Please give the data below again in full, exactly as it stands.

▬▬▬▬▬▬

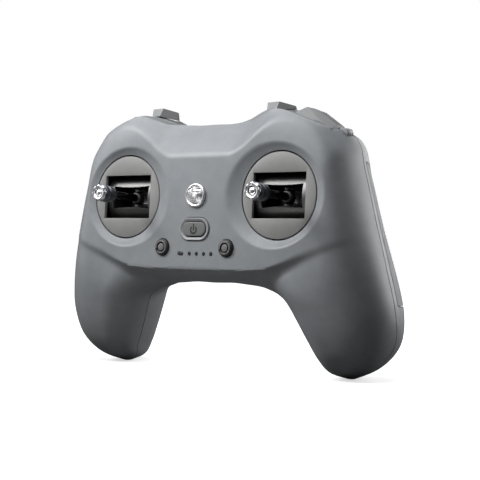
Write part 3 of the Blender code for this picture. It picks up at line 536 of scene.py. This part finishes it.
def add_dish(shape, tree, side):
    """Cove between the panel and the gimbal's hole, as a ring of quads that fills the cut."""
    count, steps = 144, 22
    rows = []
    for turn in range(count):
        angle = 2 * math.pi * turn / count
        c, s = math.cos(angle), math.sin(angle)
        rim, cut_at = dish_edge(angle), dish_edge(angle, 1.2) + 0.05
        hit = depth_at(tree, side * (GIMBAL_X + rim * c), rim * s)
        level = rim * s * math.tan(LEAN)
        drop = max(0.5, level - hit)
        line = []
        for step in range(steps + 1):
            share = step / steps
            radius = cut_at + (HOLE_R - cut_at) * share ** 1.25
            x, z = side * (GIMBAL_X + radius * c), radius * s
            inward = (radius - HOLE_R) / (rim - HOLE_R)
            cone = z * math.tan(LEAN) - drop * (inward * 1.06 - 0.06 * math.sin(math.pi * min(inward, 1)))
            surface = depth_at(tree, x, z)
            line.append((x, float(deeper(np.array(surface), np.array(cone), 0.55)), z))
        x, y, z = line[-1]
        line.append((x, y + 0.35, z))
        line.append((x, y + 2.2, z))
        rows.append(line)
    made = [[shape.verts.new(TO_ROW @ Vector(point)) for point in line] for line in rows]
    for turn in range(count):
        first, second = made[turn], made[(turn + 1) % count]
        for step in range(len(first) - 1):
            corners = [first[step], first[step + 1], second[step + 1], second[step]]
            face = shape.faces.new(corners if side < 0 else corners[::-1])
            face.smooth = True
            # The last band, running back into the hole, takes the near-black painted shade
            face.material_index = int(step > steps)


def depth_at(tree, x, z):
    hit = tree.ray_cast(Vector((x, -60.0, z)), Vector((0, 1, 0)))[0]
    return hit.y if hit else 30.0


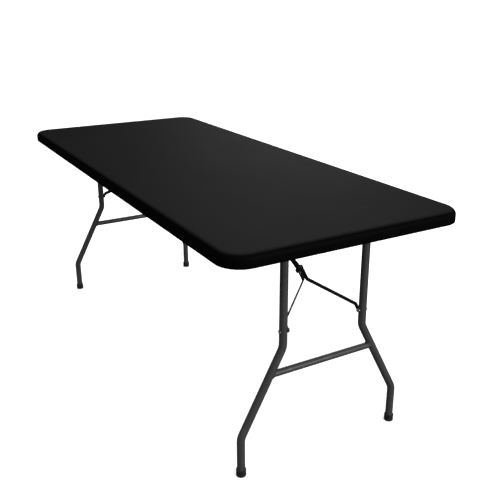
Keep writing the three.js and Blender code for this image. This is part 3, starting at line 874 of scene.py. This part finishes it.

▬▬▬▬▬▬

Result of the task »
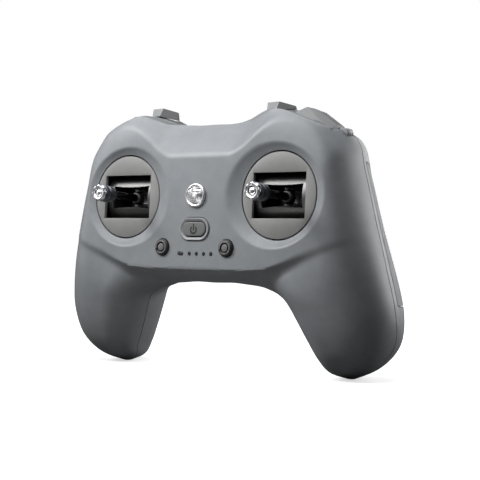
Write part 3 of the Blender code for this picture. It picks up at line 536 of scene.py. This part finishes it.
def add_dish(shape, tree, side):
    """Cove between the panel and the gimbal's hole, as a ring of quads that fills the cut."""
    count, steps = 144, 22
    rows = []
    for turn in range(count):
        angle = 2 * math.pi * turn / count
        c, s = math.cos(angle), math.sin(angle)
        rim, cut_at = dish_edge(angle), dish_edge(angle, 1.2) + 0.05
        hit = depth_at(tree, side * (GIMBAL_X + rim * c), rim * s)
        level = rim * s * math.tan(LEAN)
        drop = max(0.5, level - hit)
        line = []
        for step in range(steps + 1):
            share = step / steps
            radius = cut_at + (HOLE_R - cut_at) * share ** 1.25
            x, z = side * (GIMBAL_X + radius * c), radius * s
            inward = (radius - HOLE_R) / (rim - HOLE_R)
            cone = z * math.tan(LEAN) - drop * (inward * 1.06 - 0.06 * math.sin(math.pi * min(inward, 1)))
            surface = depth_at(tree, x, z)
            line.append((x, float(deeper(np.array(surface), np.array(cone), 0.55)), z))
        x, y, z = line[-1]
        line.append((x, y + 0.35, z))
        line.append((x, y + 2.2, z))
        rows.append(line)
    made = [[shape.verts.new(TO_ROW @ Vector(point)) for point in line] for line in rows]
    for turn in range(count):
        first, second = made[turn], made[(turn + 1) % count]
        for step in range(len(first) - 1):
            corners = [first[step], first[step + 1], second[step + 1], second[step]]
            face = shape.faces.new(corners if side < 0 else corners[::-1])
            face.smooth = True
            # The last band, running back into the hole, takes the near-black painted shade
            face.material_index = int(step > steps)


def depth_at(tree, x, z):
    hit = tree.ray_cast(Vector((x, -60.0, z)), Vector((0, 1, 0)))[0]
    return hit.y if hit else 30.0


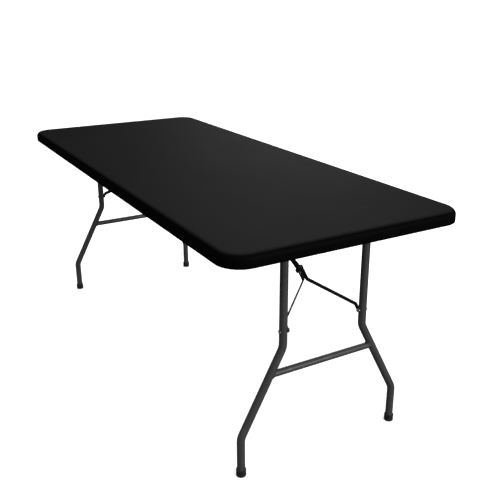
Keep writing the three.js and Blender code for this image. This is part 3, starting at line 874 of scene.py. This part finishes it.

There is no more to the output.